# [Short problem]
The material below holds a span beginning at the line with "Write part 3" and ending at the line with "return np.clip(sag +". Quote that span exactly, both ends included, and only that span.

## begin Task material

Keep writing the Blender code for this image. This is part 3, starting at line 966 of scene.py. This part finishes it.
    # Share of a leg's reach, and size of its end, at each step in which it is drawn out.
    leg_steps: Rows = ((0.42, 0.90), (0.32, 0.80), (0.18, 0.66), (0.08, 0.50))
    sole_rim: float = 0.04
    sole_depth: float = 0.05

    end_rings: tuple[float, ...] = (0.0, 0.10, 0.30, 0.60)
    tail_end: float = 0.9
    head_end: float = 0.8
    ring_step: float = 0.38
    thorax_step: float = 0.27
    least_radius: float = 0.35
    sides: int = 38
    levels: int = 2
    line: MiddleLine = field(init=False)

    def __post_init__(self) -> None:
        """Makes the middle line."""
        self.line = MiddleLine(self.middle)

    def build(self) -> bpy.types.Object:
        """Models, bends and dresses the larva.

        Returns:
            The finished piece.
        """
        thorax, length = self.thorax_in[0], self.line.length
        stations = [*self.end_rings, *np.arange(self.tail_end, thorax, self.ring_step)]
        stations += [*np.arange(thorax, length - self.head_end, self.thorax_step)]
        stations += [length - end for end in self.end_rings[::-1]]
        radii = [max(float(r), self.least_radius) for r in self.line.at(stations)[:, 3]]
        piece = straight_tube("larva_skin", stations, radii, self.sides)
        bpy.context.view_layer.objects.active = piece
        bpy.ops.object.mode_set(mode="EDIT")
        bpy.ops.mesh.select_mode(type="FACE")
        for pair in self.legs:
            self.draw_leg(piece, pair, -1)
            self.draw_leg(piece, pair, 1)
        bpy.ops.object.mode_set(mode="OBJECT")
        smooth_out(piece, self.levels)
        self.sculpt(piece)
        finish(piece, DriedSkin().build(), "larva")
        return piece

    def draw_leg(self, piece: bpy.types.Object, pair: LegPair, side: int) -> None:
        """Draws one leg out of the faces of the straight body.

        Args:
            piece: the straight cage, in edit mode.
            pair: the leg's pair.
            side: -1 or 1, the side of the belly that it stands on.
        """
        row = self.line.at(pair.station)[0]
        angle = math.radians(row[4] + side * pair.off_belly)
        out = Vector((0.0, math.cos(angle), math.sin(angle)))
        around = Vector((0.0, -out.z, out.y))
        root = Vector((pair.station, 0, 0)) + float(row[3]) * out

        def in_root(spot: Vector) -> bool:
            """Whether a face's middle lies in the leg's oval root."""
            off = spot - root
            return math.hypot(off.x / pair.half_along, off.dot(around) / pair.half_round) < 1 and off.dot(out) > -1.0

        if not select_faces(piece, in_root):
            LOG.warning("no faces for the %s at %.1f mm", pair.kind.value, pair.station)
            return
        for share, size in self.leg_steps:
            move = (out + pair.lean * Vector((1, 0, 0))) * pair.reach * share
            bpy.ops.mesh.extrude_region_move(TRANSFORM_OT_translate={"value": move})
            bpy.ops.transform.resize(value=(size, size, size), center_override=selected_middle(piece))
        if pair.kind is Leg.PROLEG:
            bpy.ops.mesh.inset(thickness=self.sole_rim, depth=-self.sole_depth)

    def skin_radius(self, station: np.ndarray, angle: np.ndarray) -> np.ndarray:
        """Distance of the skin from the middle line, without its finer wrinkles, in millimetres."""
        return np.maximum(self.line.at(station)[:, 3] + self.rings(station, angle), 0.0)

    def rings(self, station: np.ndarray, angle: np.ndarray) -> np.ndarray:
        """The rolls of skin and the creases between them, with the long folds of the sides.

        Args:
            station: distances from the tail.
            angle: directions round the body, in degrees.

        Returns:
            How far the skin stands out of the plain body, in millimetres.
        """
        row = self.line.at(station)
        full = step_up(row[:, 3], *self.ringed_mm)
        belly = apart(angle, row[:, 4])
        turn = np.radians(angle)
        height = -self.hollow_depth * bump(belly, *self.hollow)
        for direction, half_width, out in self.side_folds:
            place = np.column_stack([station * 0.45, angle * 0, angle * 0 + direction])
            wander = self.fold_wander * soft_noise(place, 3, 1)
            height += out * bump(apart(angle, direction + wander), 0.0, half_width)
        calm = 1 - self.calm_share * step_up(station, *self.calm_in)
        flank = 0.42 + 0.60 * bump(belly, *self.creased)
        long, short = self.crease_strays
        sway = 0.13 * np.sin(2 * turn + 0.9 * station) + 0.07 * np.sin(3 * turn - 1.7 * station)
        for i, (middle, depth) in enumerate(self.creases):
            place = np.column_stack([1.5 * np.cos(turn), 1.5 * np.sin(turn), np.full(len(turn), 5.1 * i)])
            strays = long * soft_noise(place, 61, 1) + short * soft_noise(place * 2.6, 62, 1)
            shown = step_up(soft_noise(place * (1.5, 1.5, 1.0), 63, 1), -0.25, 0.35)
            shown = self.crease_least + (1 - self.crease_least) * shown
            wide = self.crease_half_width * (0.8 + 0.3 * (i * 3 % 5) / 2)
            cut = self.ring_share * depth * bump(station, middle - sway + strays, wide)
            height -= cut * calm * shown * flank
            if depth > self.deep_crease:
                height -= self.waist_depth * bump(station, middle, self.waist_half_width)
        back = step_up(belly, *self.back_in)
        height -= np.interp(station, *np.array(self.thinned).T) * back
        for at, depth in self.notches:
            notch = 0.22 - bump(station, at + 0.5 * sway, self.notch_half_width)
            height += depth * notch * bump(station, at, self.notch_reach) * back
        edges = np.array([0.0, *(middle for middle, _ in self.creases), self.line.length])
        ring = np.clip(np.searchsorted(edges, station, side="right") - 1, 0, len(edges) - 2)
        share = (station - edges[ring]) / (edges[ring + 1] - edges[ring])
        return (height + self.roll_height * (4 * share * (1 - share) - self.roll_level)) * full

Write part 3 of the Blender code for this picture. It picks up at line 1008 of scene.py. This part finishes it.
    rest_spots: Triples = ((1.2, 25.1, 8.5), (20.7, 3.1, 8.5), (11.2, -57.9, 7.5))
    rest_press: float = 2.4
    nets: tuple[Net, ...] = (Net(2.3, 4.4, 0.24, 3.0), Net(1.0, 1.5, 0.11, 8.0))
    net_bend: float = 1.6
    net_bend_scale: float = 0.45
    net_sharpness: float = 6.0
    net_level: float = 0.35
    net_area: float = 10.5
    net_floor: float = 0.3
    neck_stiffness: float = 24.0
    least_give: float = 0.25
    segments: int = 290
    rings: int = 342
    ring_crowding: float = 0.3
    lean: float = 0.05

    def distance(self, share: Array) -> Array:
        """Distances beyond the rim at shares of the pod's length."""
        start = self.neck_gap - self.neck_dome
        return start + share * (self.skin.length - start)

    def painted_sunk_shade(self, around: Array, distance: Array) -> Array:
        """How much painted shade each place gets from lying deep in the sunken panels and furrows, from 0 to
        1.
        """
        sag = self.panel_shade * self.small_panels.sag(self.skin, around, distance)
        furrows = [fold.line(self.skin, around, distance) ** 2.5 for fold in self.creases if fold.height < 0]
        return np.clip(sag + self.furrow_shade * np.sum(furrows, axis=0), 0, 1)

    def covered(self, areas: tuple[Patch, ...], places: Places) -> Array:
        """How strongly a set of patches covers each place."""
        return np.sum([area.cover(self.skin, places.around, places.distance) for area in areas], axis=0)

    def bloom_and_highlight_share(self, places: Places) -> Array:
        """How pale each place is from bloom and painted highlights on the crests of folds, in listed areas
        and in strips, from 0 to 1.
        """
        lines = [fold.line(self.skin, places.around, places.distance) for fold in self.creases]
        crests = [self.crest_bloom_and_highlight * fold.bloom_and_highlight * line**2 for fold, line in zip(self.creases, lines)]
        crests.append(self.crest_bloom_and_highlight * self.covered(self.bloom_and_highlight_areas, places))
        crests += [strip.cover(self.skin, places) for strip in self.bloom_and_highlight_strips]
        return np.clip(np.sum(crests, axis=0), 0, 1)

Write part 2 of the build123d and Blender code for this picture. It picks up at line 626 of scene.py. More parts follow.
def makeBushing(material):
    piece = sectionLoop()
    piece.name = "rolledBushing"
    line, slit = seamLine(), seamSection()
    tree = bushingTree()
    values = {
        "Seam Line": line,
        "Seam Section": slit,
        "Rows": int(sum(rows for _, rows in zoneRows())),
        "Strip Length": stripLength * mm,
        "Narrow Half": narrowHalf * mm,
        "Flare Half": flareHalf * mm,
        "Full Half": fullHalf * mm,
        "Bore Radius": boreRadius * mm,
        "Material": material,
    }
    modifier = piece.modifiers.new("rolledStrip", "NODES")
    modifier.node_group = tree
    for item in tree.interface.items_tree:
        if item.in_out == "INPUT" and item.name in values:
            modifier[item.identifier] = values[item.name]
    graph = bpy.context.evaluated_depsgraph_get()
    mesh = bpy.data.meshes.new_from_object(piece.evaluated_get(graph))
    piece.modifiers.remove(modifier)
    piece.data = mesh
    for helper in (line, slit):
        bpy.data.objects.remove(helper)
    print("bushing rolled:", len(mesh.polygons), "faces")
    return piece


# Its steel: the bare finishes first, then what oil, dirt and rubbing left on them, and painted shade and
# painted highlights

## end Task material

# [Written response]
Write part 3 of the Blender code for this picture. It picks up at line 1008 of scene.py. This part finishes it.
    rest_spots: Triples = ((1.2, 25.1, 8.5), (20.7, 3.1, 8.5), (11.2, -57.9, 7.5))
    rest_press: float = 2.4
    nets: tuple[Net, ...] = (Net(2.3, 4.4, 0.24, 3.0), Net(1.0, 1.5, 0.11, 8.0))
    net_bend: float = 1.6
    net_bend_scale: float = 0.45
    net_sharpness: float = 6.0
    net_level: float = 0.35
    net_area: float = 10.5
    net_floor: float = 0.3
    neck_stiffness: float = 24.0
    least_give: float = 0.25
    segments: int = 290
    rings: int = 342
    ring_crowding: float = 0.3
    lean: float = 0.05

    def distance(self, share: Array) -> Array:
        """Distances beyond the rim at shares of the pod's length."""
        start = self.neck_gap - self.neck_dome
        return start + share * (self.skin.length - start)

    def painted_sunk_shade(self, around: Array, distance: Array) -> Array:
        """How much painted shade each place gets from lying deep in the sunken panels and furrows, from 0 to
        1.
        """
        sag = self.panel_shade * self.small_panels.sag(self.skin, around, distance)
        furrows = [fold.line(self.skin, around, distance) ** 2.5 for fold in self.creases if fold.height < 0]
        return np.clip(sag + self.furrow_shade * np.sum(furrows, axis=0), 0, 1)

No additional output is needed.